# EXERCISE BRIEF:
Some lines of these records may hold the word "collection"; state how many, using only the number.
═══
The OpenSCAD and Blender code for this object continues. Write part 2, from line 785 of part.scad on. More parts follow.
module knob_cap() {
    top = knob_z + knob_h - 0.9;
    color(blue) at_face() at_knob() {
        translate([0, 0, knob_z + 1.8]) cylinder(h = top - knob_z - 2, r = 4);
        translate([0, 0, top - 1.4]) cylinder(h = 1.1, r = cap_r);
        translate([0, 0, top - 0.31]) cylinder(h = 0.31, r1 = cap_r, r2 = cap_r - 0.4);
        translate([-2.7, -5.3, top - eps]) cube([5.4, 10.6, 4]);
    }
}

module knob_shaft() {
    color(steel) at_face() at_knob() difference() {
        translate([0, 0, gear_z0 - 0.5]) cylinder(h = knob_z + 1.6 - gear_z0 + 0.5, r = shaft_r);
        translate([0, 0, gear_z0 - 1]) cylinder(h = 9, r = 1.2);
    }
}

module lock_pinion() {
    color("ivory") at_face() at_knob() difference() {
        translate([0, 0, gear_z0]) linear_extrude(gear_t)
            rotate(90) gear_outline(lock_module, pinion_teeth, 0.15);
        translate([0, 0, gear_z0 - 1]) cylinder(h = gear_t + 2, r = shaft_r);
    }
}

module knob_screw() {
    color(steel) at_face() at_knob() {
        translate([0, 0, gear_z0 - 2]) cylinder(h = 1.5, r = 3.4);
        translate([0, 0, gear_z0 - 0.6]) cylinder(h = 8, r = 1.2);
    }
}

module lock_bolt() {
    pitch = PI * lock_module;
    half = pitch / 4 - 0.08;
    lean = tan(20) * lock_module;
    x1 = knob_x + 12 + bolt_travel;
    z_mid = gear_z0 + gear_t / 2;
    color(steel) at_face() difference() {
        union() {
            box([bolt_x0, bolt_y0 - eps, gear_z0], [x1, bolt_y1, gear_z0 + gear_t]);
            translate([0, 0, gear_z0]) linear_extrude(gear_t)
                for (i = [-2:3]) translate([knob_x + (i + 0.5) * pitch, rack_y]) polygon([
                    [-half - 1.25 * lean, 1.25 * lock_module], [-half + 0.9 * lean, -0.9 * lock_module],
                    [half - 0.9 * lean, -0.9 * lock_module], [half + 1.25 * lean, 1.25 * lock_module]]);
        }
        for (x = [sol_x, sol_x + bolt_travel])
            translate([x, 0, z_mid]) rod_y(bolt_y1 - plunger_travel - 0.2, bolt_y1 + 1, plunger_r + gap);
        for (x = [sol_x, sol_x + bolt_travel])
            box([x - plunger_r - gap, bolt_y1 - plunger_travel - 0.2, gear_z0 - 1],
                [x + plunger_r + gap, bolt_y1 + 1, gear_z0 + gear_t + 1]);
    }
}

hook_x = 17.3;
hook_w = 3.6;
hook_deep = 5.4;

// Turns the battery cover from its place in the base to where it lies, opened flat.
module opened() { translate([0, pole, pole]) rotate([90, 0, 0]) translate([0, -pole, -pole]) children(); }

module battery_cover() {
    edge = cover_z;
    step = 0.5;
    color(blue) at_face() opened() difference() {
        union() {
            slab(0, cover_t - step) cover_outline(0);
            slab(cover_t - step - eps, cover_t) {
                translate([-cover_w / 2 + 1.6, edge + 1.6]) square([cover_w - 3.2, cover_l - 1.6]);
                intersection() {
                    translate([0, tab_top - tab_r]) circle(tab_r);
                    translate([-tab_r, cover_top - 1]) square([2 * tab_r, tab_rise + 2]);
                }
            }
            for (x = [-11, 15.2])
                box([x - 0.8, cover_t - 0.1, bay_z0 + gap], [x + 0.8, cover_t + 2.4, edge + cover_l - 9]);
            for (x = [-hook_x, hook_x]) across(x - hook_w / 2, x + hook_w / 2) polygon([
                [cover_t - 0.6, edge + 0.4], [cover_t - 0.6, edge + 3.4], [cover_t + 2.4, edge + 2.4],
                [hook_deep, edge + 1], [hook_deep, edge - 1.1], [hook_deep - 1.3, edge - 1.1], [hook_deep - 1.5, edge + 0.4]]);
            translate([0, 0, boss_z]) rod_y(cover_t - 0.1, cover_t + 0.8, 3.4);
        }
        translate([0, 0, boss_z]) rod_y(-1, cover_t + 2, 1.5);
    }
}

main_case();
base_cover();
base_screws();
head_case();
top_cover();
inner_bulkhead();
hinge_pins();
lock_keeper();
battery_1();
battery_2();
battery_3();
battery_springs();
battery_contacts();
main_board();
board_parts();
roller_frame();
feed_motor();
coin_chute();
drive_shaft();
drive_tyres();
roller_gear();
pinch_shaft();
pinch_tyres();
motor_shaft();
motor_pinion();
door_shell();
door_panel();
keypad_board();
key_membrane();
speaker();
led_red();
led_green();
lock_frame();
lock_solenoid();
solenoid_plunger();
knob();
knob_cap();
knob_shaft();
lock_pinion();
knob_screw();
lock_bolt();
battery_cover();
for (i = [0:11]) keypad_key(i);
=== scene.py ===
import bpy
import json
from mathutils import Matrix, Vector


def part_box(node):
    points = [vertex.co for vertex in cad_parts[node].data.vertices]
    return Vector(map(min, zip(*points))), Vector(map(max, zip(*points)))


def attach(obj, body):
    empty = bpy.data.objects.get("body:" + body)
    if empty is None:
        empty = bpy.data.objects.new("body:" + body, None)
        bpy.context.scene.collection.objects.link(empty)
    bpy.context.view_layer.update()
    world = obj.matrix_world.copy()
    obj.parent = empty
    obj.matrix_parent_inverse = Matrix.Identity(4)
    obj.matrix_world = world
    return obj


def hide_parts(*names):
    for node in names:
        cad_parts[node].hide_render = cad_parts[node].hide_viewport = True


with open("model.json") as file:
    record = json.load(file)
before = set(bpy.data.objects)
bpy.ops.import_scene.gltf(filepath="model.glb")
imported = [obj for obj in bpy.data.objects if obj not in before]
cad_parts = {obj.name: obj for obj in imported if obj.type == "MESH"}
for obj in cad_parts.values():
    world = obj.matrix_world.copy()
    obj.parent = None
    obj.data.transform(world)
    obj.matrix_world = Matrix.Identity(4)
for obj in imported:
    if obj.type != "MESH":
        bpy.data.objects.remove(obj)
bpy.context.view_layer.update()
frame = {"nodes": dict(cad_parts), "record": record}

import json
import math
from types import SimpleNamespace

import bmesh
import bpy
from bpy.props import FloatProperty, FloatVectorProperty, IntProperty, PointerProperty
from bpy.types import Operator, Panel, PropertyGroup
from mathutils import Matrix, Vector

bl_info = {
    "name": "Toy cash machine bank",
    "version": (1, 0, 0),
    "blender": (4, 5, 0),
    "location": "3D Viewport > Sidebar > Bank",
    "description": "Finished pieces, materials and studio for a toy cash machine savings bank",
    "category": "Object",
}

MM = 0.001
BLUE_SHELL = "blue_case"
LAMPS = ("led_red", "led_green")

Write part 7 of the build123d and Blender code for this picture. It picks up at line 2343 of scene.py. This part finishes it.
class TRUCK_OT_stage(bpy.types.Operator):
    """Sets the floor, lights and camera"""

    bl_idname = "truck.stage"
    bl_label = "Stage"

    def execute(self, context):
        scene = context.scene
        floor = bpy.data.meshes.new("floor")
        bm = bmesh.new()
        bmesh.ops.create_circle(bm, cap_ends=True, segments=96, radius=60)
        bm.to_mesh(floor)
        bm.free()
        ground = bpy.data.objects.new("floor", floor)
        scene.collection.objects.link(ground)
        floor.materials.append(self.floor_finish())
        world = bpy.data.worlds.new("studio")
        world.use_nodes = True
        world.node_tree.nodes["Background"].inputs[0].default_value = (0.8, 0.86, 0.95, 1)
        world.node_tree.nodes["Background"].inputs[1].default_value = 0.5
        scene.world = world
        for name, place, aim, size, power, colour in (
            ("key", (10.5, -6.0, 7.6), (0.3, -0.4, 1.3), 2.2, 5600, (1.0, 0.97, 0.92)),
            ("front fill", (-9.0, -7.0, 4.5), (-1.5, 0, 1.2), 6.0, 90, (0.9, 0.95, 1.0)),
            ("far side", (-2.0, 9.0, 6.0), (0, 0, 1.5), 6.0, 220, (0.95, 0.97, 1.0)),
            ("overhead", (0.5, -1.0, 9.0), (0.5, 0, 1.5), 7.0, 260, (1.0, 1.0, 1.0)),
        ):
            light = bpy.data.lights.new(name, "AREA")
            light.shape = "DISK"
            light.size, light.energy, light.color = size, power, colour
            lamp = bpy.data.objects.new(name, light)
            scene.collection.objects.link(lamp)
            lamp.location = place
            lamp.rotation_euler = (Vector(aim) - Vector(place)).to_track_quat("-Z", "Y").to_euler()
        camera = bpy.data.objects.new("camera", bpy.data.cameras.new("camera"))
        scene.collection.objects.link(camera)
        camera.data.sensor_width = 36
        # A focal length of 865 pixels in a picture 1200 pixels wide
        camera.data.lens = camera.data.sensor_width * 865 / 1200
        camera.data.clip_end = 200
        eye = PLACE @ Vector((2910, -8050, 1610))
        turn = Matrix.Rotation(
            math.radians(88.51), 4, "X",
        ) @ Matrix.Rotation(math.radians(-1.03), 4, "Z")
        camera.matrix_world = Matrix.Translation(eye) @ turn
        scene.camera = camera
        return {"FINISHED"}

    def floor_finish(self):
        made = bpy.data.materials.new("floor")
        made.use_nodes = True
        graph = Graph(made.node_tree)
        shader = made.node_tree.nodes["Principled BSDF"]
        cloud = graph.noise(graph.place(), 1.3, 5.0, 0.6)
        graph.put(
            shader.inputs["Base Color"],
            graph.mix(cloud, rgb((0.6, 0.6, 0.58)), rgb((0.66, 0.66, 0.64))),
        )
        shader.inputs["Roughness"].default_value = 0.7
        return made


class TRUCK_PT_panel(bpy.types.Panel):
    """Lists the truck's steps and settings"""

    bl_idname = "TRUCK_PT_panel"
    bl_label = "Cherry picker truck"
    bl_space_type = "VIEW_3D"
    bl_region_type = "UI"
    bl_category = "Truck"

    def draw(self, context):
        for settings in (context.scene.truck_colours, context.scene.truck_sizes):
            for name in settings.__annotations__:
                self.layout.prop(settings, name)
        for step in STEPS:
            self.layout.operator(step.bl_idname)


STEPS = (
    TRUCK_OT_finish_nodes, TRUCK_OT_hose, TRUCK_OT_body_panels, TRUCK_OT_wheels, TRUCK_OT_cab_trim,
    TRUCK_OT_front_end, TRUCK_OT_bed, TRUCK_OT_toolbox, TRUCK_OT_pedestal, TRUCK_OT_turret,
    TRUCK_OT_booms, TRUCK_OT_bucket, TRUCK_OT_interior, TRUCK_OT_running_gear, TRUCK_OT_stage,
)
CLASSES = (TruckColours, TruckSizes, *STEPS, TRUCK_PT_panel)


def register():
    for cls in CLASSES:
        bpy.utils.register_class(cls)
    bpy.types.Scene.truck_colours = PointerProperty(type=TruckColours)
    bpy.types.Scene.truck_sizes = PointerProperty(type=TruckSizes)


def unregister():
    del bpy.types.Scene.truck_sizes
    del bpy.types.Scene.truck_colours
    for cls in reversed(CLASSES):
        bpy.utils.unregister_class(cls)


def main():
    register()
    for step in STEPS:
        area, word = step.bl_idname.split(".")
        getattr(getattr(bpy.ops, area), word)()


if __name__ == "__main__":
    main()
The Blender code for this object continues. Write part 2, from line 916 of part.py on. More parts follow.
═══
# THE RESULT:
4